Revenue model for streaming live sports depends predominantly on advertisements and partnerships with sponsors.
This means partnerships with platforms that already have audiences and resources are always preferred over direct streaming to fans, supporters or general audiences over Youtube, Twitch or their own websites.
There is no incentive for leagues or teams to set up production facilities themselves and stream games directly. Not enough revenue potential. Not as good as the existing model.
A global market is there, but a global payment rail is not. Actually, there is no global payment rail for live streaming in general.
Each country has a different standard for payments and settlements and each works differently. There are regulatory and compliance hurdles, technical hurdles.
I'm informing this take based on my experience with Patreon, Twitch, earlier YouTube when Red (Premium) wasn't available in India, existing streaming platforms in India.

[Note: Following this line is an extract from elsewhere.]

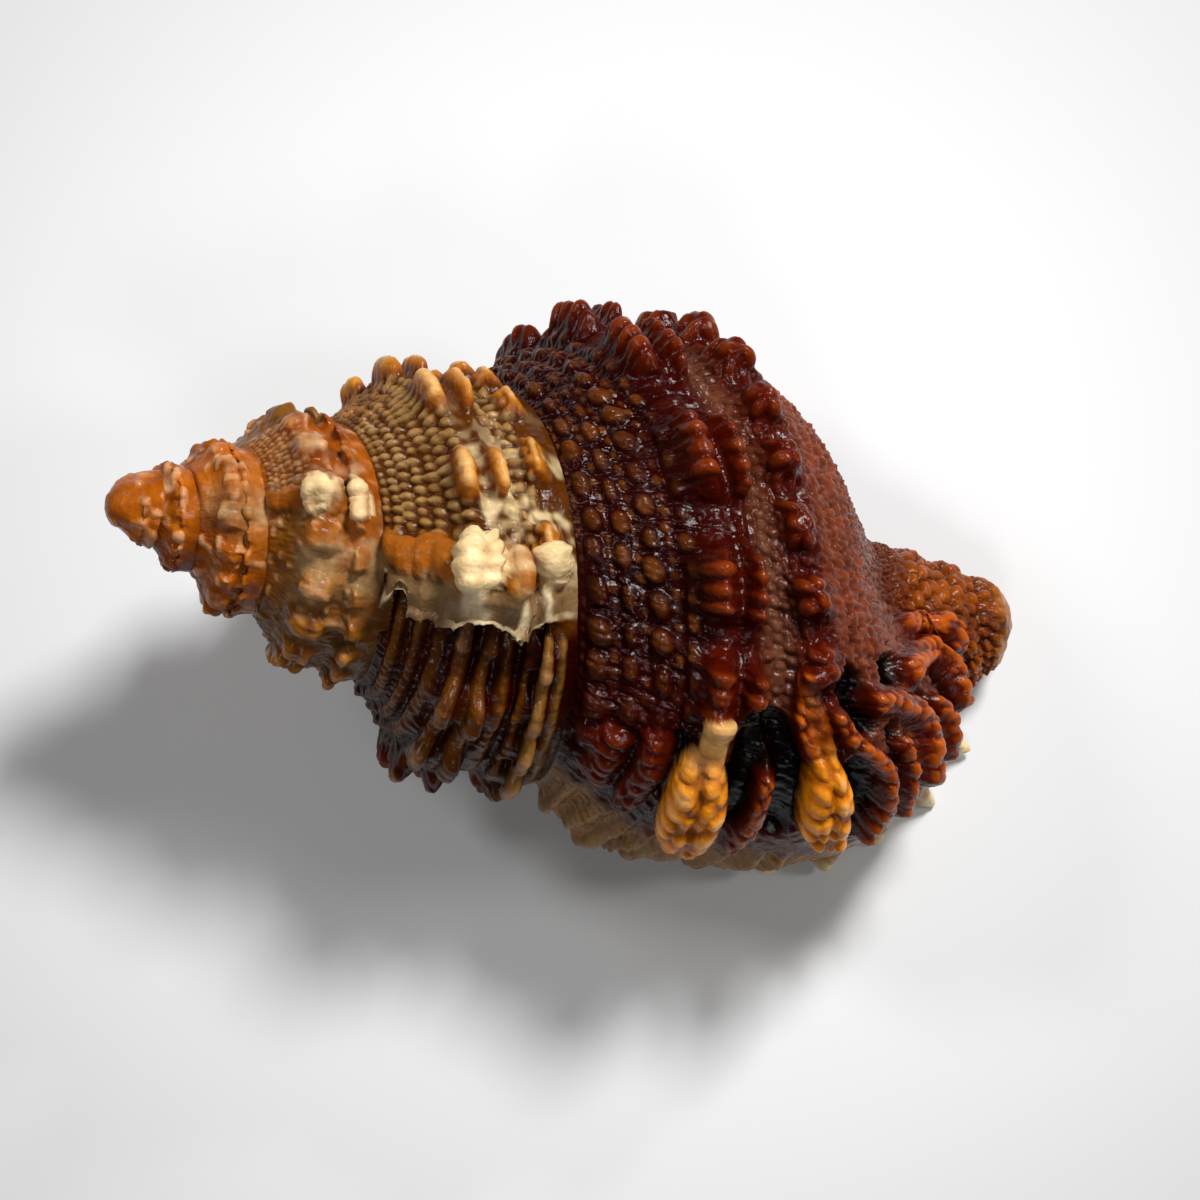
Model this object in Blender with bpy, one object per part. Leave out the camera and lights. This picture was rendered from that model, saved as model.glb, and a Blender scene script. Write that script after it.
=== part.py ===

Getting into deals with these platforms means they demand exclusivity. They own rights over your content, whether the way they distribute your content is good or not. This kills competition.
My speculation is that an open source, global payment rail can make it easier for teams and leagues to broadcast to a wider audience and make money from it.
Maybe this won't work with bigger leagues as the sponsorship and streaming rights deals are ridiculously lucrative. Maybe it will.
But it does open up potential revenue streams for smaller teams.
Eg: I can see a new team like Real Bedford benefiting from direct pay-per-view live streaming in the near future as they climb up the league tier system as more football fans who are also Bitcoiners start rooting for them.
Other teams and leagues start using their platforms and experiment with new streaming experiences.
Gradually, then suddenly, Bitcoin can fix live streaming of sports.